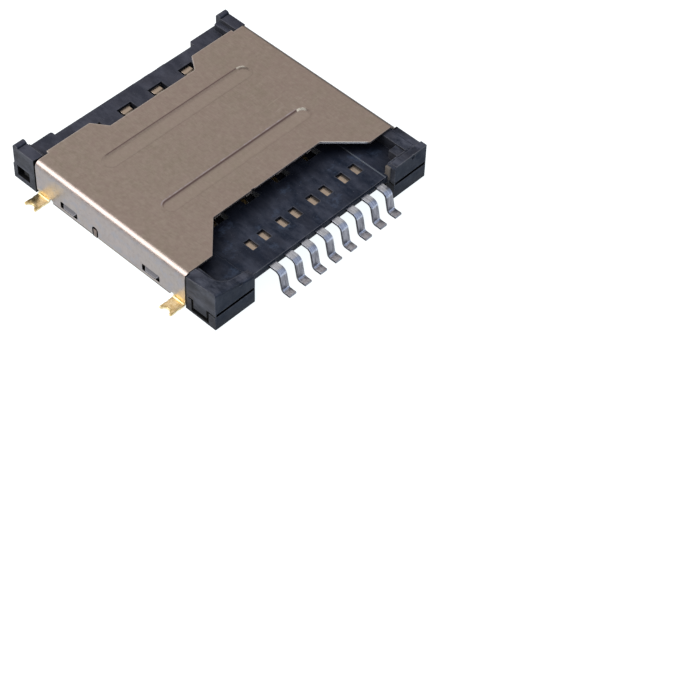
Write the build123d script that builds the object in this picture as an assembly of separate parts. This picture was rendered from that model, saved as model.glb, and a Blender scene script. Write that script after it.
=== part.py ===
from build123d import *
import os

# A surface-mount socket for two telephone cards, one above the other.
# Millimetres. X runs along the lead rows, +Y is the side where the cards go in,
# and z = 0 is the board. The origin lies on the board, in the middle of the width.

# The stack, from the board up
floor_thickness = 0.35
lower_slot_height = 0.80
deck_thickness = 0.50
upper_slot_height = 0.80
sheet = 0.15

floor_top = floor_thickness
deck_underside = floor_top + lower_slot_height
deck_top = deck_underside + deck_thickness
sheet_underside = deck_top + upper_slot_height
sheet_top = sheet_underside + sheet
seam = deck_underside

# Gaps between the pieces
card_side_gap = 0.10
sheet_side_gap = 0.05
sheet_end_gap = 0.09
lug_gap = 0.05

# The body in plan: half widths are measured from the middle of the card
card_width = 15.0
rail_thickness = 0.90
channel_half = card_width / 2 + card_side_gap
housing_half = channel_half + rail_thickness
wall_inner = housing_half + sheet_side_gap
body_half = wall_inner + sheet
block_overhang = 0.06
block_half = body_half + block_overhang
front_end = -8.78
front_wall = 0.71
front_wall_inner = front_end + front_wall
left_wall_reach = 1.98
right_wall_reach = 1.60
left_wall_end = -channel_half + left_wall_reach
right_wall_end = channel_half - right_wall_reach
card_stop_length = 0.77
card_stop = front_wall_inner + card_stop_length
card_stop_width = 0.60
card_stop_half = channel_half - card_stop_width
deck_setback = 0.48
deck_front = front_end + deck_setback
floor_setback = 1.33
floor_front = front_end + floor_setback
deck_rear = 8.12
floor_rear = deck_rear
corner_round = 0.05
lip_round = 0.15
seam_relief = 0.10
seam_relief_depth = 0.35
seam_relief_end = 0.08

# The sheet metal shield
block_length = 2.53
wall_front = front_end + block_length
wall_rear = 6.40
wall_foot = 0.10
lip_half = channel_half
lip_length = 0.20
bend_inner = 0.28
front_cut_margin = 2.20
front_cut_half = body_half - front_cut_margin
front_cut_slant = 2.12
front_cut_inner_half = front_cut_half - front_cut_slant
front_cut_depth = 2.10
rear_cut_half = 4.20
rear_cut_slant = 0.73
rear_cut_inner_half = rear_cut_half - rear_cut_slant
rear_cut_depth = 1.03
nick_place = -1.17
nick_width = 0.26
nick_depth = 0.06
rib_length = 11.85
rib_width = 1.00
rib_depth = 0.10
rib_slope = 45
rib_places = (3.35, -1.75)
window_length = 1.45
window_height = 0.52
window_middle = 0.60
window_round = 0.10
window_places = (3.58, -3.40)
notch_place = 1.32
notch_width = 0.50
notch_top = 0.86
tab_width = 0.96
tab_from_end = (tab_width / 2 + 0.12, tab_width / 2 + 0.02)
tab_places = (wall_rear - tab_from_end[0], wall_front + tab_from_end[1])
tab_reach = 1.13
tab_bend = 0.20
tab_relief_height = 0.34
tab_relief_side = 0.30
tab_relief_round = 0.18
tail_radius = 0.36
tail_depth = 0.24
waist_depth = 0.03

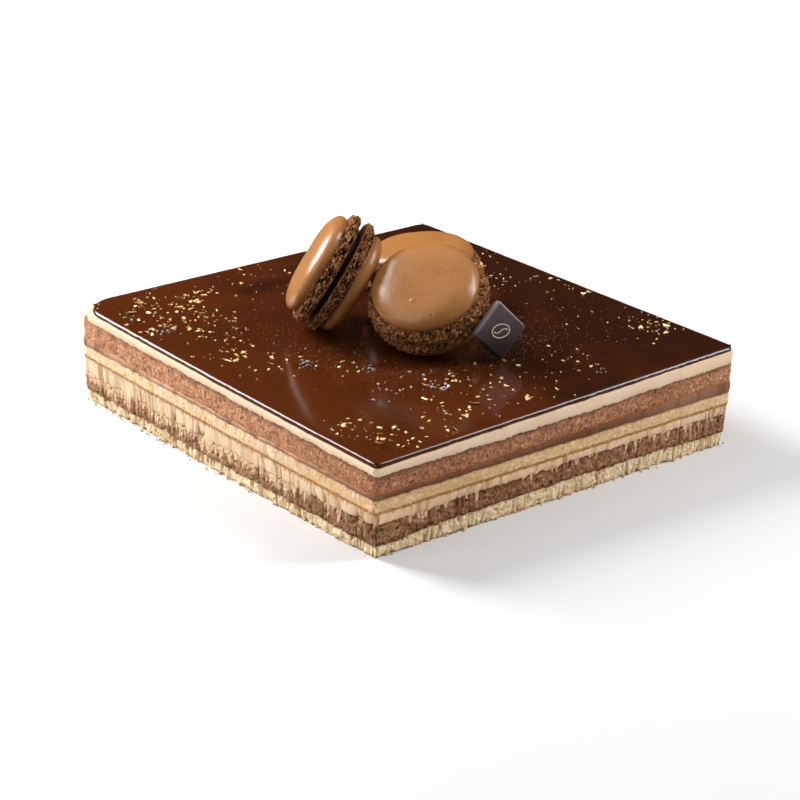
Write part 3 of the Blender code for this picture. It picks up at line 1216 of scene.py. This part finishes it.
★ ★ ★ ★ ★
* [Short problem] Please reproduce each line exactly as written.

* [Reply]
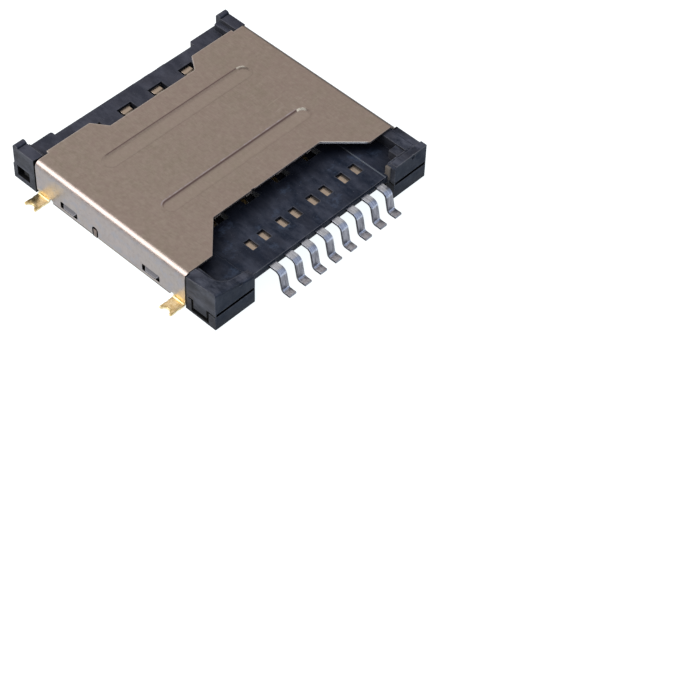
Write the build123d script that builds the object in this picture as an assembly of separate parts. This picture was rendered from that model, saved as model.glb, and a Blender scene script. Write that script after it.
=== part.py ===
from build123d import *
import os

# A surface-mount socket for two telephone cards, one above the other.
# Millimetres. X runs along the lead rows, +Y is the side where the cards go in,
# and z = 0 is the board. The origin lies on the board, in the middle of the width.

# The stack, from the board up
floor_thickness = 0.35
lower_slot_height = 0.80
deck_thickness = 0.50
upper_slot_height = 0.80
sheet = 0.15

floor_top = floor_thickness
deck_underside = floor_top + lower_slot_height
deck_top = deck_underside + deck_thickness
sheet_underside = deck_top + upper_slot_height
sheet_top = sheet_underside + sheet
seam = deck_underside

# Gaps between the pieces
card_side_gap = 0.10
sheet_side_gap = 0.05
sheet_end_gap = 0.09
lug_gap = 0.05

# The body in plan: half widths are measured from the middle of the card
card_width = 15.0
rail_thickness = 0.90
channel_half = card_width / 2 + card_side_gap
housing_half = channel_half + rail_thickness
wall_inner = housing_half + sheet_side_gap
body_half = wall_inner + sheet
block_overhang = 0.06
block_half = body_half + block_overhang
front_end = -8.78
front_wall = 0.71
front_wall_inner = front_end + front_wall
left_wall_reach = 1.98
right_wall_reach = 1.60
left_wall_end = -channel_half + left_wall_reach
right_wall_end = channel_half - right_wall_reach
card_stop_length = 0.77
card_stop = front_wall_inner + card_stop_length
card_stop_width = 0.60
card_stop_half = channel_half - card_stop_width
deck_setback = 0.48
deck_front = front_end + deck_setback
floor_setback = 1.33
floor_front = front_end + floor_setback
deck_rear = 8.12
floor_rear = deck_rear
corner_round = 0.05
lip_round = 0.15
seam_relief = 0.10
seam_relief_depth = 0.35
seam_relief_end = 0.08

# The sheet metal shield
block_length = 2.53
wall_front = front_end + block_length
wall_rear = 6.40
wall_foot = 0.10
lip_half = channel_half
lip_length = 0.20
bend_inner = 0.28
front_cut_margin = 2.20
front_cut_half = body_half - front_cut_margin
front_cut_slant = 2.12
front_cut_inner_half = front_cut_half - front_cut_slant
front_cut_depth = 2.10
rear_cut_half = 4.20
rear_cut_slant = 0.73
rear_cut_inner_half = rear_cut_half - rear_cut_slant
rear_cut_depth = 1.03
nick_place = -1.17
nick_width = 0.26
nick_depth = 0.06
rib_length = 11.85
rib_width = 1.00
rib_depth = 0.10
rib_slope = 45
rib_places = (3.35, -1.75)
window_length = 1.45
window_height = 0.52
window_middle = 0.60
window_round = 0.10
window_places = (3.58, -3.40)
notch_place = 1.32
notch_width = 0.50
notch_top = 0.86
tab_width = 0.96
tab_from_end = (tab_width / 2 + 0.12, tab_width / 2 + 0.02)
tab_places = (wall_rear - tab_from_end[0], wall_front + tab_from_end[1])
tab_reach = 1.13
tab_bend = 0.20
tab_relief_height = 0.34
tab_relief_side = 0.30
tab_relief_round = 0.18
tail_radius = 0.36
tail_depth = 0.24
waist_depth = 0.03

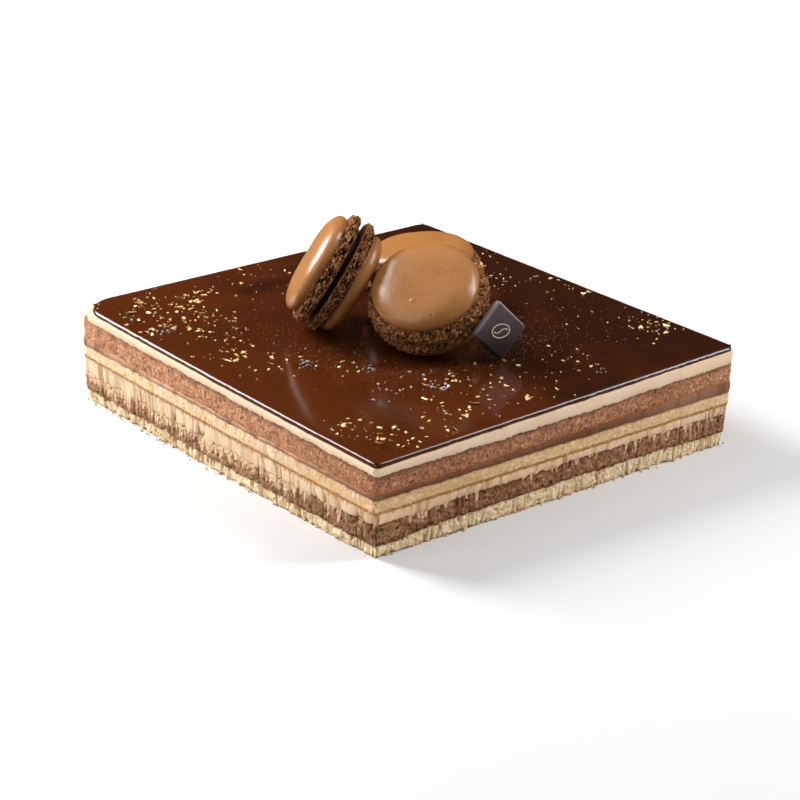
Write part 3 of the Blender code for this picture. It picks up at line 1216 of scene.py. This part finishes it.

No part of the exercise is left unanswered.